>> Begin MATERIAL PROVIDED

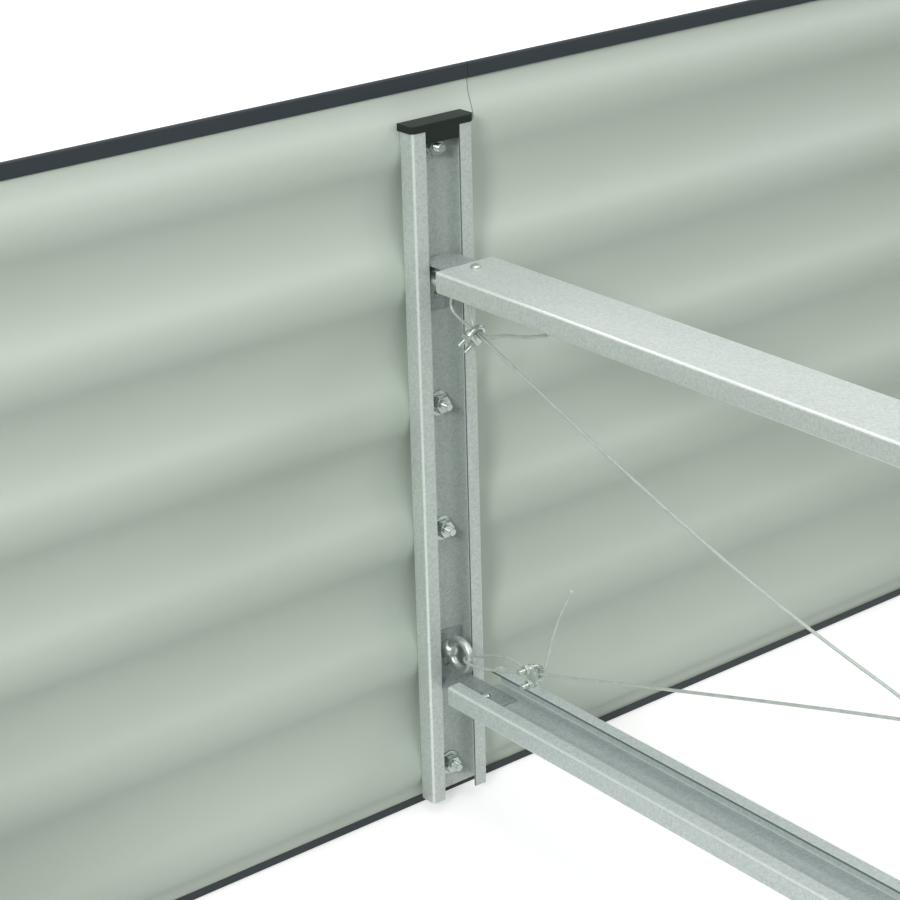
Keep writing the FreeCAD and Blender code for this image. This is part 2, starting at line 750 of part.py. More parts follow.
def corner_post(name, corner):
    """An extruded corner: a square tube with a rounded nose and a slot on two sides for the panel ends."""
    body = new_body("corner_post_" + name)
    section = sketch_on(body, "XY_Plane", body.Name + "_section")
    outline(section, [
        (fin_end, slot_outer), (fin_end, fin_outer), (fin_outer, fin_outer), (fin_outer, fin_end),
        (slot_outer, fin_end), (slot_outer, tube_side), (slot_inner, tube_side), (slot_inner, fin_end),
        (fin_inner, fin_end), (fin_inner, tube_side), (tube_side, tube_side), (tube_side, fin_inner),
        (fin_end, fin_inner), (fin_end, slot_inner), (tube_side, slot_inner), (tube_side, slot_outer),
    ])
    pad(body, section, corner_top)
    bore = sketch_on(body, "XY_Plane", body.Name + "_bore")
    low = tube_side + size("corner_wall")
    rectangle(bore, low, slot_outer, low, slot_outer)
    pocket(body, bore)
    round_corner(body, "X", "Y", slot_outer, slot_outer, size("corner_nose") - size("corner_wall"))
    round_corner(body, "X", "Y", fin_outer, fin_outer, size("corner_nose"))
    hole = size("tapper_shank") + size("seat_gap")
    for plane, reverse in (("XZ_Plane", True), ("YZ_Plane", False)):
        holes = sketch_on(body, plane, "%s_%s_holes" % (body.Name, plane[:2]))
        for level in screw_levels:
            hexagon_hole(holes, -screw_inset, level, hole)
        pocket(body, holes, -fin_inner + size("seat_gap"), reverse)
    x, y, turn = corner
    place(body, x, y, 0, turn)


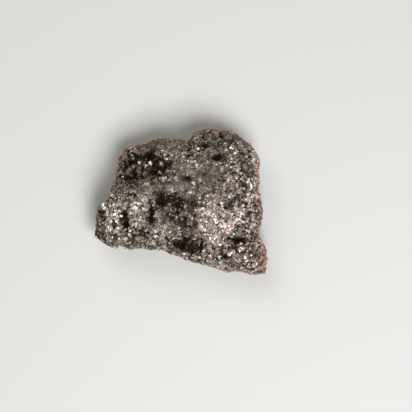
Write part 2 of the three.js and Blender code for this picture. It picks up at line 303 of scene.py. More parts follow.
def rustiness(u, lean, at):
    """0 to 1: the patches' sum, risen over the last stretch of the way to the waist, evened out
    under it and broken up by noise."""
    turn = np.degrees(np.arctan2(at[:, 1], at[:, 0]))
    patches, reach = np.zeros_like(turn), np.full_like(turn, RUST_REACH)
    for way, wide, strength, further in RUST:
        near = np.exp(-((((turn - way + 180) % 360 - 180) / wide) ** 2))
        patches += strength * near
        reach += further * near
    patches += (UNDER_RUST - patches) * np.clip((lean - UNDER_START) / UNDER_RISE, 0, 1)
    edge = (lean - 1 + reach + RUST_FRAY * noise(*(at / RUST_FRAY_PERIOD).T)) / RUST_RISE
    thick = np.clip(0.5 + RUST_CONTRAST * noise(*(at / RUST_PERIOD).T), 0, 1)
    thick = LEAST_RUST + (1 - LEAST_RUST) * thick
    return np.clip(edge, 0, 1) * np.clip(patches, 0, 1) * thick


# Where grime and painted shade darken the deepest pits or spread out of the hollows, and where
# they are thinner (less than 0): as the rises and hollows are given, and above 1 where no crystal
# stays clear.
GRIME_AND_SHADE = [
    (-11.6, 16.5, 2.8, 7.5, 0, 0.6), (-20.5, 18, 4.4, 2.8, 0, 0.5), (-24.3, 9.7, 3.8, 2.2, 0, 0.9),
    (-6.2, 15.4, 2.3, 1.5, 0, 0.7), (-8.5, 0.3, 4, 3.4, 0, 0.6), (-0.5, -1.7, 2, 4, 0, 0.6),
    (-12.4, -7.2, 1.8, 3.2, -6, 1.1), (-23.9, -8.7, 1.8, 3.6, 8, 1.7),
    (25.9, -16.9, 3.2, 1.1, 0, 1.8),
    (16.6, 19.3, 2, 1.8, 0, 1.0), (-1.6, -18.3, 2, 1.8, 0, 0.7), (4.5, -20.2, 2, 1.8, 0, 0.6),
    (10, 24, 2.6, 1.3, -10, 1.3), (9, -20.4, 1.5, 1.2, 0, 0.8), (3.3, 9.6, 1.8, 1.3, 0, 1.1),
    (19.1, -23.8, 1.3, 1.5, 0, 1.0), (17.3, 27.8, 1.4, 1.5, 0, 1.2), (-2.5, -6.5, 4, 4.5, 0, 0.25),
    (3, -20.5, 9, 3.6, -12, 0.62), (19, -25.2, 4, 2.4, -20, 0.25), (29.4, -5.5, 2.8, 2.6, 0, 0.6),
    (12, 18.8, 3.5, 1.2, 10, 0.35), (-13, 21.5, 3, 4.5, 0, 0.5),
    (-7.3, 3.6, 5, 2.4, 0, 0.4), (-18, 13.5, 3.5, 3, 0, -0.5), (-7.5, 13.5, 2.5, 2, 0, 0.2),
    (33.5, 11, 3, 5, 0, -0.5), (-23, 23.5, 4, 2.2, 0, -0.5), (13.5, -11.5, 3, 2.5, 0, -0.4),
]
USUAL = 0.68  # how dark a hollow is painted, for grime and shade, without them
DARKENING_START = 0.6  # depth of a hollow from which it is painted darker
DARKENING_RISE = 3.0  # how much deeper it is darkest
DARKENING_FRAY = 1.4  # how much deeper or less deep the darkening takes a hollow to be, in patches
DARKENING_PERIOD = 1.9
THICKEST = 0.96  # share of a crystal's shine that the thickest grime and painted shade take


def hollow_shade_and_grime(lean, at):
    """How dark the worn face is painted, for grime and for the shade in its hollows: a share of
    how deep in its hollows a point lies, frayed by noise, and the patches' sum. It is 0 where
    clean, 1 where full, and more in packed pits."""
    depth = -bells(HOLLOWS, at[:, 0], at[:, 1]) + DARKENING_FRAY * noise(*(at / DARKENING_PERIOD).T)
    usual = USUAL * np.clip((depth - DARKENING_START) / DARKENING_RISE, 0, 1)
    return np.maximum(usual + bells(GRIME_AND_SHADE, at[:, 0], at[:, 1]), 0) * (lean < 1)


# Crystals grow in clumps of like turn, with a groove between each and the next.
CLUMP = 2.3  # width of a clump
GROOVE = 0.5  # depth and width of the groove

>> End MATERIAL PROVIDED

**REQUEST**
Begin at the line that has "Write part 2", stop after the line that has "return np.clip(edge, 0, 1)", and repeat exactly those lines, nothing more.

**RESPONSE BELOW**
Write part 2 of the three.js and Blender code for this picture. It picks up at line 303 of scene.py. More parts follow.
def rustiness(u, lean, at):
    """0 to 1: the patches' sum, risen over the last stretch of the way to the waist, evened out
    under it and broken up by noise."""
    turn = np.degrees(np.arctan2(at[:, 1], at[:, 0]))
    patches, reach = np.zeros_like(turn), np.full_like(turn, RUST_REACH)
    for way, wide, strength, further in RUST:
        near = np.exp(-((((turn - way + 180) % 360 - 180) / wide) ** 2))
        patches += strength * near
        reach += further * near
    patches += (UNDER_RUST - patches) * np.clip((lean - UNDER_START) / UNDER_RISE, 0, 1)
    edge = (lean - 1 + reach + RUST_FRAY * noise(*(at / RUST_FRAY_PERIOD).T)) / RUST_RISE
    thick = np.clip(0.5 + RUST_CONTRAST * noise(*(at / RUST_PERIOD).T), 0, 1)
    thick = LEAST_RUST + (1 - LEAST_RUST) * thick
    return np.clip(edge, 0, 1) * np.clip(patches, 0, 1) * thick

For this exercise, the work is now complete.